Now slope of PS is $m _{1} = \frac{2at - 0}{at ^{2} - a } = \frac{2t}{ {t}^{2} - 1}$

And slope of QS is $m _{2} = \frac{a(t ^{2} - 1) \div (t - 0) }{a - a } = \frac { - (t ^{2} - 1 )}{ 2t}$

Since, $m _{1} \: m _{2}= - 1$, therefore PQ subtends a right angle at the focus.

Hence, $θ= \frac{\pi}{2}$

Answer 2

$\large\underline{\sf{Solution-}}$

Wᴇ ᴋɴᴏᴡ ᴛʜᴀᴛ,

↝ For the parabola y² = 4ax,

• The coordinates of focus is S(a, 0).

• The equation of directrix is x = - a.

↝ Let suppose that PQ be a tangent to the parabola y² = 4ax touches the parabola at P and intersects the directrix at Q.

↝ Let assume the coordinates of P in parametric form as P ( at² ,2at ), where t is parameter.

Wᴇ ᴋɴᴏᴡ ᴛʜᴀᴛ,

↝ The equation of the tangent in parametric form at P ( at² ,2at ) to y² = 4ax is

$\bf :\longmapsto\:ty = x + at^{2} - - - (1)$

↝ Since, Tangent PQ meets the dirextrix at Q.
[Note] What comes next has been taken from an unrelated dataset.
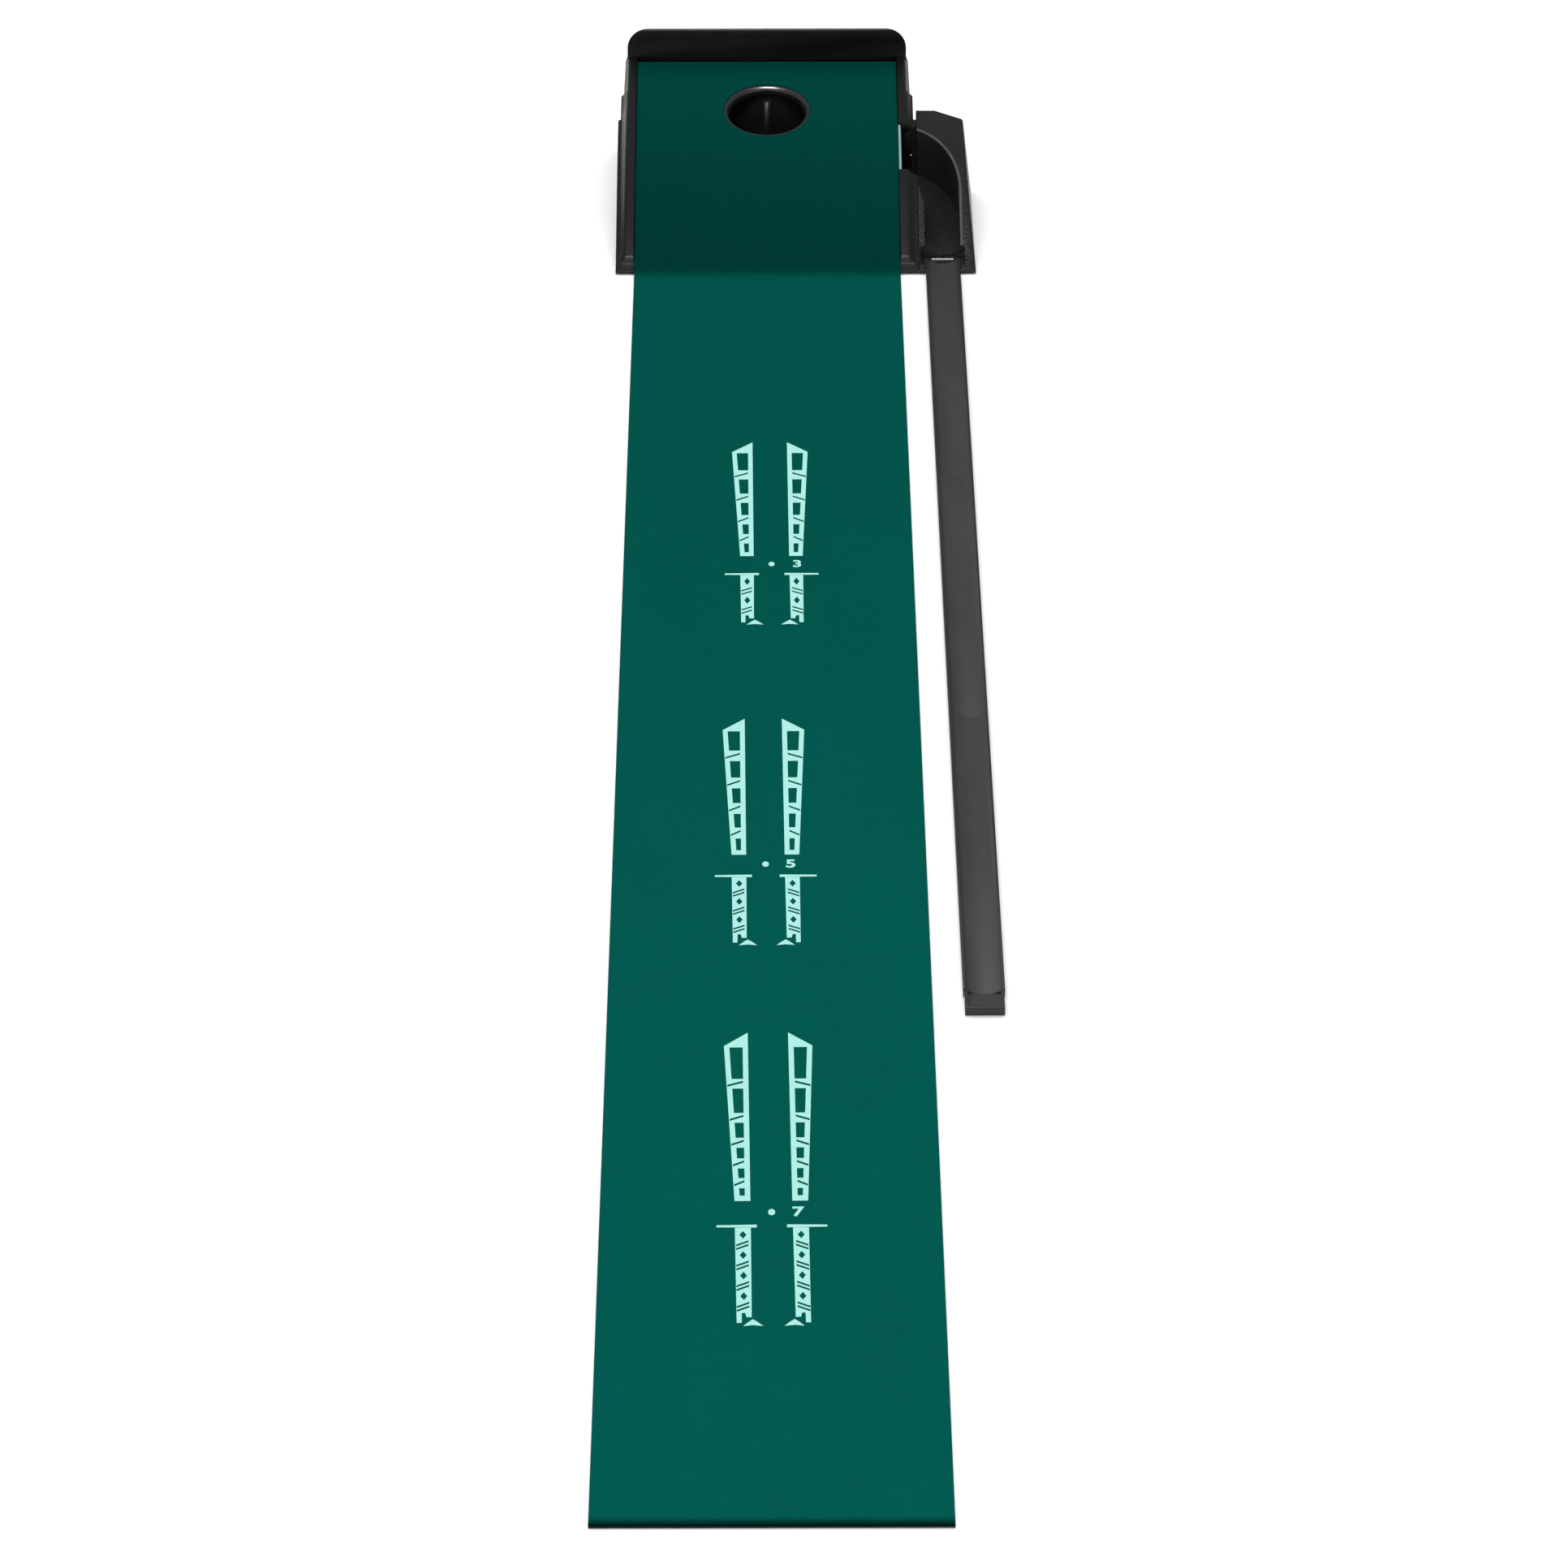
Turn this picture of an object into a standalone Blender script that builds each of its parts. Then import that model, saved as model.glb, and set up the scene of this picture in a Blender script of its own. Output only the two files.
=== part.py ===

↝ So, point of intersection of directrix and tangent provides the coordinates of Q.

↝ Equation of directrix is x = - a -----(2)

So, On substituting (2) in (1), we get

$\bf :\longmapsto\:ty = - a + at^{2}$

$\bf :\longmapsto\:ty = a(t^{2} - 1)$

$\bf\implies \:y = \dfrac{a( {t}^{2} - 1)}{t}$

Hence,

$\rm :\longmapsto\:Coordinates \: of \: Q = \bigg( - a, \: \dfrac{a( {t}^{2} - 1)}{t}\bigg)$

Now,

We have

$\rm :\longmapsto\:Coordinates \: of \: Q = \bigg( - a, \: \dfrac{a( {t}^{2} - 1)}{t}\bigg)$

$\rm :\longmapsto\:Coordinates \: of \: P= (a {t}^{2}, \: 2at)$

$\rm :\longmapsto\:Coordinates \: of \: S= (a, \: 0)$

Further we know that,

↝ The slope of line joining the points (a, b) and (c, d) is represented as m and given by

$\underbrace{ \boxed{ \bf \: m = \frac{d - b}{c - a} }}$

So, using this,

$\rm :\longmapsto\:Slope \: of \: PS, \: m_1 = \dfrac{2at - 0}{ {at}^{2} - a}$

$\rm :\longmapsto\:Slope \: of \: PS, \: m_1 = \dfrac{2at}{ {a(t}^{2} - 1)}$

$\rm :\longmapsto\:Slope \: of \: PS, \: m_1 = \dfrac{2t}{ {(t}^{2} - 1)} - - - (3)$

And Now,

$\rm :\longmapsto\:Slope \: of \: QS, \: m_2 = \dfrac{\dfrac{a( {t}^{2} - 1)}{t} - 0}{ - a - a}$

$\rm :\longmapsto\:Slope \: of \: QS, \: m_2 = \dfrac{\dfrac{a( {t}^{2} - 1)}{t}}{ -2a}$

$\rm :\longmapsto\:Slope \: of \: QS, \: m_2 = \dfrac{( {t}^{2} - 1)}{ - 2t} - - - (4)$

Now, it is given that

↝ Angle betwen PS and QS is kπ.

So, using angle between two lines QS and PS,

$\rm :\longmapsto\:tan \: k\pi = \bigg|\dfrac{m_1 - m_2}{1 + m_1m_2} \bigg|$

On Substituting the values from equation (3) and (4), we get

$\rm :\longmapsto\:tan \: k\pi = \bigg|\dfrac{\dfrac{2t}{( {t}^{2} - 1)} - \dfrac{( {t}^{2} - 1)}{2t}}{1 + ( - 1)} \bigg|$

$\rm :\longmapsto\:tan \: k\pi = \bigg|\dfrac{\dfrac{2t}{( {t}^{2} - 1)} - \dfrac{( {t}^{2} - 1)}{2t}}{1 - 1} \bigg|$

$\rm :\longmapsto\:tan \: k\pi = \bigg|\dfrac{\dfrac{2t}{( {t}^{2} - 1)} - \dfrac{( {t}^{2} - 1)}{2t}}{0} \bigg|$

$\rm :\longmapsto\:tan \: k\pi = \infty$

$\bf\implies \:k\pi = \dfrac{\pi}{2}$

$\bf\implies \:k = \dfrac{1}{2}$